The District Attorney impermissibly elicited evidence from a detective to the effect that both the Leak brothers had identified photographs of defendant, thus bolstering their identification. (See People v Trowbridge, 305 NY 471, 477; People v Griffin, 29 NY2d 91.) To add to the bolstering, the prosecutor, in his closing argument to the jury, commented on this circumstance, thus compounding the error. Further, the manner of their inspection of the pictures was highly suggestive, being in the back of the Police Department vehicle, in each other’s presence, not alone indicative of the pictures being mug shots, but permitting each of the brothers to be suggestible to the process of selection by the other. (See People v Leite, 52 AD2d 895.) Another instance of improper bolstering occurred in respect of identification of defendant by the surviving husband of the deceased woman. Too distraught to identify any photo shown to him, he also selected a person other than defendant at a lineup. Later, realizing his error, he called the detective on the telephone to correct it. His son was permitted to testify to this conversation. Though this evidence was ordered stricken, the damage had been accomplished. This is the sort of trial instruction to a jury which has been pithily characterized as "unringing a bell.”

The alibi witnesses were attacked mercilessly on cross-examination, the prosecutor charging them with violation of a nonexistent duty to advise the police of their knowledge of defendant’s actual whereabouts. These questions and their implications were highly improper. (See People v Hamlin, 58 AD2d 631; People v Milano, 59 AD2d 852; People v Smoot, 59 AD2d 898.) Further, the charge on alibi was patently incorrect: "If the evidence as to the alibi raises a reasonable doubt in your mind as to whether the accused was present at the time and place where the alleged crime was committed, then the defendant is entitled to have the testimony fairly treated *730like any other testimony offered in his behalf.” Whatever meaning may be gleaned from this instruction, it is not an appropriate substitute for the proper instruction, i.e., that, in such circumstance, defendant would be entitled to acquittal. Further prejudicial error was committed when the court, after properly denying defendant’s motion under People v Sandoval (34 NY2d 371) to suppress use of his criminal record in cross-examination, perverted the Sandoval procedures by refusing to permit cross-examination of the prosecutor’s witness Ezel Leak on the same subject. Though the District Attorney made some concession as to the witness’ record, defendant was entitled to conduct the projected examination. (See People v Smoot, supra.)

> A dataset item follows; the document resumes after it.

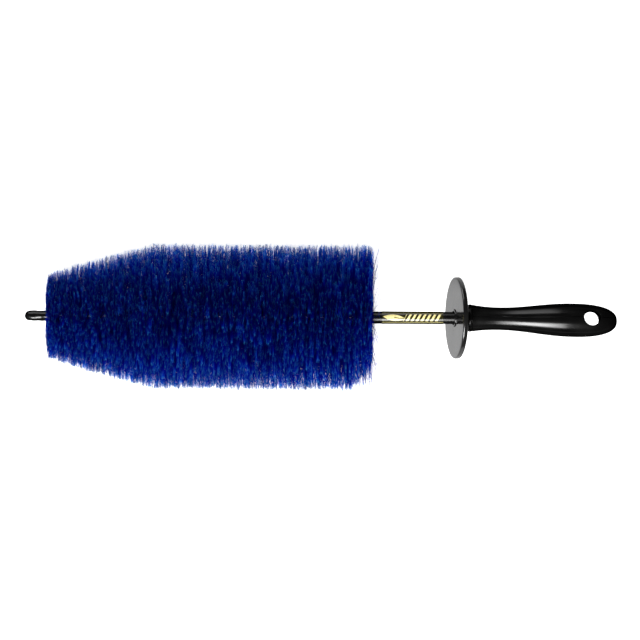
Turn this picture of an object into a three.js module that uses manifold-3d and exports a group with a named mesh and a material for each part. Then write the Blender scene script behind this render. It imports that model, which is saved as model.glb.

While it may have been proper to establish that the witness Clark’s acquaintance with defendant began in a prison, the propriety of the type of question asked about that institution could only have served to overemphasize its nature. Thus, it would be immediately apparent that defendant, who did not testify, had a criminal record. Nor did this overzeal cease during the closing argument, highly inflammatory, the least objectionable reference being to the deceased victim of the murder, lying in her grave, and that defendant still lived while she was dead.

It is noted that the court told the jurors, amongst other generalities, that only they were the judges of the facts. However, this kind of lip service—"too little, too late”—was insufficient in any meaningful degree to overcome the mass of error which inevitably made the presumption of innocence— also charged—a dead letter. The techniques used to assure defendant’s conviction were effective; they were not fair, and a new trial is indicated.

Accordingly, the judgment of conviction of murder and related crimes, rendered in Supreme Court, Bronx County (Bloustein, J., and a jury), on June 19, 1975, should be reversed, as a matter of discretion in the interest of justice, and the case remanded for a new trial.

Evans, Lane and Sandler, JJ., concur with Birns, J. P.; Markewich, J., dissents in an opinion.

Judgment, Supreme Court, Bronx County, rendered on June 19, 1975, affirmed.

. Defendant did not testify either at the Wade hearing or at trial.

. The Hamlin and Smoot decisions were filed in June, 1977, two years after the trial herein.

. Contrast People v Milano (59 AD2d 852), where the prosecutor over sustained objections by defense counsel persisted in questioning an alibi witness as to his failure to inform police as to the alibi.

. Defendant’s counsel requested the following charge which the court observed it had covered in its charge: "The defense of alibi that the Defendant was at another place at the time in question was committed on May 8th, 1974 is as proper and legitimate, if proved, as any other defense, and you should consider all the evidence bearing upon it. And if in view of all the evidence,' you have any reasonable doubt as to whether the defendant was in some other place [sic] when the crime was committed, you must give the defendant the benefit of the doubt and find him not guilty.”

The record does not show that defense counsel took exception to the court’s refusal to charge in the precise language requested.